Trent handling means a guy who won’t turn the disc and will break the mark repeatedly. Trent cutting means a defender is a few minutes away from begging for water on the sideline. Trent on your best handler means havoc in the dump space. Trent on your best cutter means you better find a new best cutter. I had a moment where I considered Trent’s mark as the weakest part of his game, remembering the practices I had spent breaking it, but before I could even finish the thought it dissolved as I was reminded of the regularity with which Trent gets cold-hearted, disc-breaking foot blocks.

The Intangibles

As players and coaches across the country consider who to vote for this Callahan season, what will only be known to most of the voters is what they see in highlight reels or remember from tournaments.
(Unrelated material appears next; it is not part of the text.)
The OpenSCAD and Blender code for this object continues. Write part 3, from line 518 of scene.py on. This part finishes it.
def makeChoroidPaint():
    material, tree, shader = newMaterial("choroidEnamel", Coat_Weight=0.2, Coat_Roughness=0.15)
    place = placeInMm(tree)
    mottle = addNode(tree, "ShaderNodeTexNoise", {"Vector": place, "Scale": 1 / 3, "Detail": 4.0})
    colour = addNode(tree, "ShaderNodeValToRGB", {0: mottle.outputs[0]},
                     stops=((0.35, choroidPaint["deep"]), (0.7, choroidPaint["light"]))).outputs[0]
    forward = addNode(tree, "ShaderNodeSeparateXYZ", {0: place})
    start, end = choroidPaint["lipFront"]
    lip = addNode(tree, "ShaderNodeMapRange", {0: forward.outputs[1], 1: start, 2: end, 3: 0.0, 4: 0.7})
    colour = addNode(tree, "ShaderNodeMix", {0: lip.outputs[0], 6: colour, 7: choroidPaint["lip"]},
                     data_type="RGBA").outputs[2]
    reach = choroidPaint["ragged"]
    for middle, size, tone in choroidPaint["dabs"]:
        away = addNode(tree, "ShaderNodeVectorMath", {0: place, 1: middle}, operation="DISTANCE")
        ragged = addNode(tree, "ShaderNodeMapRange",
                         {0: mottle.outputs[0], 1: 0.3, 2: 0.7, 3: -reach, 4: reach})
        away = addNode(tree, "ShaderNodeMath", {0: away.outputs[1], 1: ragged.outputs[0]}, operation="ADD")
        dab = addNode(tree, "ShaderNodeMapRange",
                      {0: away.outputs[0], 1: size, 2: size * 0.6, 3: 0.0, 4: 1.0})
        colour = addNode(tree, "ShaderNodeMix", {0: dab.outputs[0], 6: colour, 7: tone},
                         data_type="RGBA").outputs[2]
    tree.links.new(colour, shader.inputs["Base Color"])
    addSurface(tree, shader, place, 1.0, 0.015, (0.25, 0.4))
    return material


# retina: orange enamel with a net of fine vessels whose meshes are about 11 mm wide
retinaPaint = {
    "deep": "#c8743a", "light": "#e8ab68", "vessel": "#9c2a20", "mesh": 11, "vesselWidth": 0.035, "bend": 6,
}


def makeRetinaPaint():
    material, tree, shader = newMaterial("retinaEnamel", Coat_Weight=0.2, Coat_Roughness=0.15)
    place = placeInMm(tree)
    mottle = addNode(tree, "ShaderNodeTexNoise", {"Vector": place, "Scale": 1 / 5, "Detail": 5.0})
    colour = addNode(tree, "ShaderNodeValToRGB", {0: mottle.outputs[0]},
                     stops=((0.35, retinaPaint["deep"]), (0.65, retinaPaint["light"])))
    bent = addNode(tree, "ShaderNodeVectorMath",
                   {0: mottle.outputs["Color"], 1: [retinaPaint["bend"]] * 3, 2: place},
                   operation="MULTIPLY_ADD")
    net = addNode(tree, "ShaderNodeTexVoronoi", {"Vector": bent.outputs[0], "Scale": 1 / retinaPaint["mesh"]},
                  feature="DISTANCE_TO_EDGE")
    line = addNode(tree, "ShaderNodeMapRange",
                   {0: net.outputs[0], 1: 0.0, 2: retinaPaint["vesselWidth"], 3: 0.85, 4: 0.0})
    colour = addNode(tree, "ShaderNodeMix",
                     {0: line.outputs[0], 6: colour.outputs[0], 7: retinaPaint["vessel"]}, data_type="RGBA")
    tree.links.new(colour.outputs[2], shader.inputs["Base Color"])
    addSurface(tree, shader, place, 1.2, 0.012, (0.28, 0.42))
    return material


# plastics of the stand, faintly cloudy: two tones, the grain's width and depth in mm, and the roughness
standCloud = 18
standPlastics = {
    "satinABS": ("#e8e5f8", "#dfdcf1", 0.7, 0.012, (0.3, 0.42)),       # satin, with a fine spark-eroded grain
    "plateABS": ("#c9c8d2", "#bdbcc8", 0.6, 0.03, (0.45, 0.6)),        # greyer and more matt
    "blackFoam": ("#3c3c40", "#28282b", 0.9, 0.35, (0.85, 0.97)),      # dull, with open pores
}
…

But Trent Dillon’s value to a team, to our sport, spreads far beyond the lines that make up that box we play in. When I asked Trent to tell me what accomplishment at Pitt he was most proud of, he didn’t choose the two National Championships he won. He didn’t choose being 2nd team Freshman of the Year or being named (repeatedly) to the Ohio Valley all-region team. He didn’t chose making it on the NexGen bus or winning matchups with the best players in the country or being selected as a captain at Pitt three years in a row. He didn’t even choose his performance in the CUT game his freshman year. He thought of a teammate: Carl Morgenstern.

I remember when Morgenstern showed up my senior year, as I was one of the captains of Pitt. He was a gangly ginger with good speed and one year of high school ultimate experience. As Carl remembers it, he wasn’t even comfortable forcing backhand or flick yet, and I certainly didn’t think I was looking at a future stud on Pitt’s D-line. But two years later, Morgenstern proved me wrong, and his play since then has been documented repeatedly on Ultiworld.
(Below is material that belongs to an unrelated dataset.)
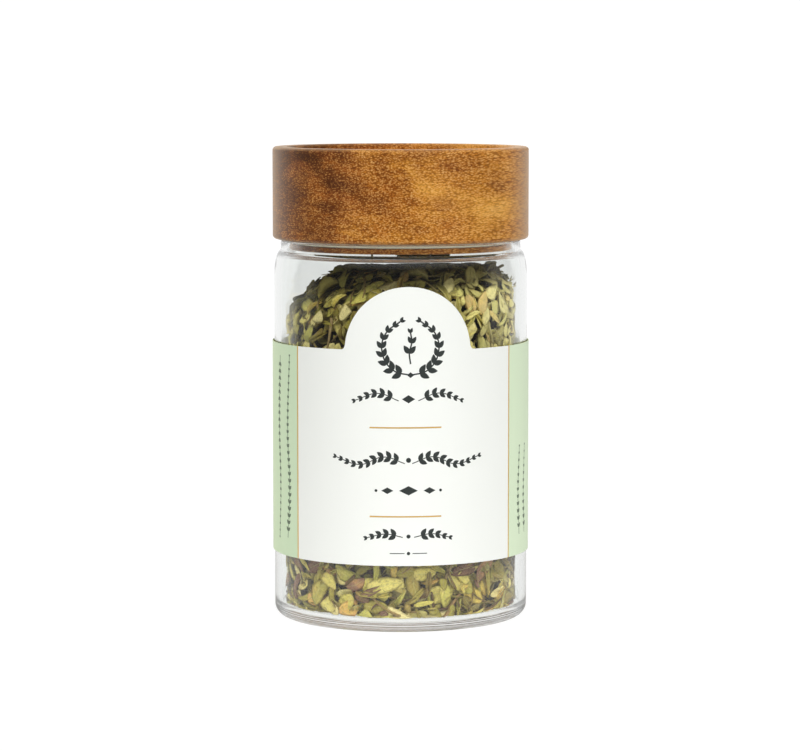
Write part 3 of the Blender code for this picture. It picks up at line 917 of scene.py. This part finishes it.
def strewnTree():
    sizes = (
        "Spacing", "Lean", "Depth", "Smallest", "Largest", "Glass Radius", "Squeeze", "Corner", "Floor", "Ceiling")
    tree, sheet, given = newTree("strewnLeaves", {
        "Skin": "Geometry", "Leaves": "Collection", "Kinds": "Int", "Seed": "Int",
        **dict.fromkeys(sizes, "Float"), "Finish": "Material"}, "Strewn")
    kinds = sheet.add("GeometryNodeCollectionInfo", None, {
        "Collection": given["Leaves"], "Separate Children": True, "Reset Children": True})

    def chance(low, high, seed, kind="FLOAT"):
        values = {"Min": low, "Max": high, "Seed": seed}
        return sheet.add("FunctionNodeRandomValue", {"data_type": kind}, values, "Value")

    def tipped(leaves, rotation):
        return sheet.add("GeometryNodeRotateInstances", None, {
            "Instances": leaves, "Rotation": rotation, "Local Space": True})

    layers = []
    for layer in range(heap["layers"]):
        seed = given["Seed"] + 20 * layer
        strewn = sheet.add("GeometryNodeDistributePointsOnFaces", {"distribute_method": "POISSON"}, {
            "Mesh": given["Skin"], "Distance Min": given["Spacing"], "Density Max": heap["densest"],
            "Seed": seed}, "Points")
        top, bottom = given["Depth"] * (layer / heap["layers"]), given["Depth"] * ((layer + 1) / heap["layers"])
        sink = chance(top, bottom, seed + 1)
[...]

“I put a lot of effort into Carl in my sophomore year and now he’s one of our very best defenders,” Trent told me. “Almost all of that was earned by Carl and not me, but I’m still proud that I saw Carl’s potential early on and was driven enough to put my sweat and energy into his development.”

Carl remembers it similarly.

“He would organize film study session with me, constantly give me feedback at practice, and answer the numerous questions that I had,” Morgenstern said. “I developed more than I could have ever imagined as a defender my freshman year and I credit most of that initial growth to Trent.”
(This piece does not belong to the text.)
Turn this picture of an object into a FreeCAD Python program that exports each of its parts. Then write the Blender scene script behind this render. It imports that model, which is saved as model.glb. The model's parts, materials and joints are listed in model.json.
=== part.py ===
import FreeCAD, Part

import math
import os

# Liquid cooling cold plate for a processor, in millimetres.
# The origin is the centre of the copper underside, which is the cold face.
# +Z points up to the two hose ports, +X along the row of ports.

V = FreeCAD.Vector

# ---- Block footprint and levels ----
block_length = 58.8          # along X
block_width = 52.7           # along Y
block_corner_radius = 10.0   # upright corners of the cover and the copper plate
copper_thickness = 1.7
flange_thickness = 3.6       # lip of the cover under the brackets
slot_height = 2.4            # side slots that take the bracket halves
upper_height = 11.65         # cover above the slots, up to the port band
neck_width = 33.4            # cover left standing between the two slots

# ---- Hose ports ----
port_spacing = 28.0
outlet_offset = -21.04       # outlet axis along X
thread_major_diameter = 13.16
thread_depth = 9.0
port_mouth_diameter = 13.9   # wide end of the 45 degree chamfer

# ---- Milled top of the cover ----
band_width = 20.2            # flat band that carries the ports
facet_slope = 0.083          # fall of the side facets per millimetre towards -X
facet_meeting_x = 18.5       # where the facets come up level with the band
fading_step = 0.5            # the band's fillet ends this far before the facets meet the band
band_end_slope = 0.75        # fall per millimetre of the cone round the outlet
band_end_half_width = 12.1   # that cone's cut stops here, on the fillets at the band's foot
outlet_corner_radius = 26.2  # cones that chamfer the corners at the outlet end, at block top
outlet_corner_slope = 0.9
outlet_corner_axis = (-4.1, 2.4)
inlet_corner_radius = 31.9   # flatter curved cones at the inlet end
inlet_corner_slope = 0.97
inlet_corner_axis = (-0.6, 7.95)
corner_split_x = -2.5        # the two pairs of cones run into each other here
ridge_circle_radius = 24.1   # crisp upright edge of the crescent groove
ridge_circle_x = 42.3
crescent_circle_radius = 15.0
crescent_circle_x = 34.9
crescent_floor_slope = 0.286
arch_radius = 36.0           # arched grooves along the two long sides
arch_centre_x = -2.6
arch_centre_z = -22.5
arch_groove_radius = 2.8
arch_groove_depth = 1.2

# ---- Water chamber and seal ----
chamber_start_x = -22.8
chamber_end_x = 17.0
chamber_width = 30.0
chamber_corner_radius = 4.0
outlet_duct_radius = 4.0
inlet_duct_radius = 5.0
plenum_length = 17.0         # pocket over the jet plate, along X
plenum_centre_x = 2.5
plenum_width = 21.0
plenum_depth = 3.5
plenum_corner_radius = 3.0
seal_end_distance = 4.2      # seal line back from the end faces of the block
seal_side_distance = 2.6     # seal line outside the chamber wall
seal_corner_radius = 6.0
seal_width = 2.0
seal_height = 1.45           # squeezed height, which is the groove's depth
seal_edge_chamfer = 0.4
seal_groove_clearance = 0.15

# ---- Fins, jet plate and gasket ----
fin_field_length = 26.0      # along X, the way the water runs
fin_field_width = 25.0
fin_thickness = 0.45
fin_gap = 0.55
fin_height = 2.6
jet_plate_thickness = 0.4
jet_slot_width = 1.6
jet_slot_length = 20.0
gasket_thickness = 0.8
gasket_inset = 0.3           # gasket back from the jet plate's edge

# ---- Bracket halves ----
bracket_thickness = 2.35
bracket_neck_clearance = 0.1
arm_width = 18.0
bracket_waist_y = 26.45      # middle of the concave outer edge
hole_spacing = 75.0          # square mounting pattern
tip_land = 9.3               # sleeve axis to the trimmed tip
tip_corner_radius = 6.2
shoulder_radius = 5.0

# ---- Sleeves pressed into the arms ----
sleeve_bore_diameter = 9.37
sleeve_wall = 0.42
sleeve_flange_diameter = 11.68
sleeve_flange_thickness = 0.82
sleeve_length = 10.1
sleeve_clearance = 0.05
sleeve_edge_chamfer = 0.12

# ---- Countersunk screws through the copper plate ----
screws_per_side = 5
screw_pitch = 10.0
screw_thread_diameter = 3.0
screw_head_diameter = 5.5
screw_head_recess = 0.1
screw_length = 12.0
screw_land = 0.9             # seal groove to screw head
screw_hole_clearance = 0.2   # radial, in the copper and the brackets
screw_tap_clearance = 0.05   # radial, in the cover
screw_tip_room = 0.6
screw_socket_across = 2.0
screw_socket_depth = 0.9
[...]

These are the intangibles that separate Trent from your typical callahan nominee. Jody Avrigan, another one of the U23 Team USA coaches, said it thusly: “He knows when to fire people up in a huddle, he knows when to quietly get in a teammate’s ear, he knows when to crack a joke, and he knows when to not talk — but just look in your eyes and give a ‘let’s go’ nod.”

When selecting a Callahan nominee, the ultimate community at large is implored to remember an athlete “not just for their on-field accomplishments,” but players who “display superior athleticism, outstanding sportsmanship, leadership and dedication.” Though I don’t know every nominee in this year’s field personally, I have a hard time imagining anyone who can match Trent’s sportsmanship, leadership and dedication. Even in his worst moments, like the timeout blunder against Wisconsin (which was a first and only for Trent), he finds a way to laugh at himself.

And yet, despite embodying everything that we honor about our sport, Trent has managed to consistently perform at the highest level. Before one more run at Nationals this year, Trent will already have two National Championships, four consecutive quarterfinal appearances, the founding of Pittsburgh’s first unifying club team Temper (which made Nationals in 2014 with Trent as their captain), a 2nd team freshman of the year nod, first-team Ohio Valley All-Region for three (and presumably four) consecutive years, a tour on the NexGen bus, a Skyd All-American nomination, a gold medal with the U23 team as their captain, a spot on the 2016 WUGC USA Ultimate Men’s National Team, and — of course — Carl Morgenstern all under his belt.

Not bad for a guy with another 40 days left in his college ultimate career.